Qualche sera fa è andato in onda sulla Sette, nella trasmissione «Piazza pulita», un servizio su una struttura sanitaria della famiglia Angelucci, il San Raffaele di Velletri. Un servizio che ha messo insieme l'attività politica del capo famiglia, ha tirato in ballo un non ben identificato conflitto di interessi (termine di moda in questi frangenti specie a sinistra) e, naturalmente, le attività imprenditoriali della famiglia nel settore sanitario e in quello editoriale (a cominciare da Il Giornale). Un servizio giornalistico - qui è il punto - che si è basato quasi esclusivamente su un'inchiesta pubblicata sul Domani, il quotidiano di proprietà dell'ing. Carlo De Benedetti, che è anche proprietario di Kos, società che opera nel settore della sanità privata. Un'impresa, quindi, che è diretta concorrente del gruppo Angelucci pure nei rapporti con la sanità pubblica motivo per cui è lapalissiano o, comunque, è lecito il sospetto che un attacco forsennato del Domani contro il San Raffaele, cioè un ospedale del gruppo avversario, possa nascondere anche un conflitto di interessi - e qui l'espressione è appropriata - che tiri in ballo l'editore. Quale credibilità avrebbe, infatti, un'inchiesta de La Stampa, di proprietà degli Agnelli azionisti di riferimento del gruppo automobilistico Stellantis, che mettesse sul banco degli imputati uno stabilimento Volkswagen?

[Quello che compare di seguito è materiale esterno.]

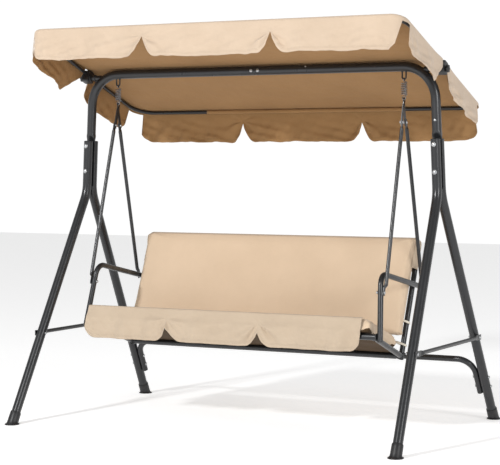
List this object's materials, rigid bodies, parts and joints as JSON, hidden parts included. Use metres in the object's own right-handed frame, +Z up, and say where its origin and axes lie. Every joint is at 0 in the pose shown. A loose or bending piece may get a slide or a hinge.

Come minimo ad un osservatore obiettivo verrebbe il dubbio che dietro quell'attività giornalistica si celino interessi dell'editore. Anche perché non è la prima volta che giornalismo e interessi imprenditoriali si mescolano nelle testate di De Benedetti: la battaglia dei trent'anni dall'Ingegnere contro Berlusconi è stata condotta, appunto, con una serie di «character assassination che hanno cadenzato battaglie imprenditoriali di cui è rimasta memoria, dal controllo del Gruppo Sme a quello di Mondadori. Ovviamente con un côté politico: De Benedetti è sempre stato appoggiato dalla sinistra nei suoi scontri contro il Cav, una sorta di simbiosi politico-imprenditoriale determinata dal possesso di un giornale come La Repubblica. E ad osservare questa vicenda il primo proverbio che viene in mente è che il lupo perde il pelo ma non il vizio.

In fondo stiamo parlando di Storia patria che l'editore della Sette, il buon Urbano Cairo, ha vissuto per anni spalla a spalla con Silvio Berlusconi di cui è stato capace collaboratore. Ecco perché ci si aspetterebbe un minimo di prudenza o un atteggiamento più sgamato nella trattazione di simili vicende. In fondo inchieste così spurie, che lasciano un'ombra di sospetto sugli interessi che le muovono, non hanno mai fatto un buon servizio all'informazione. Non è un caso che si parli di crisi del giornalismo d'inchiesta.

Tantopiù - siamo al paradosso - che uno degli intervistati del servizio della Sette ammantato di obiettività, rispetto all'ipotesi che il San Raffaele possa riprendere la sua attività, tra tanti se spiega: «il territorio plauderebbe se questo dovesse succedere, deve essere chiaro». Insomma, sarebbe un bene per la comunità: forse è quello che dovrebbe contare, o no?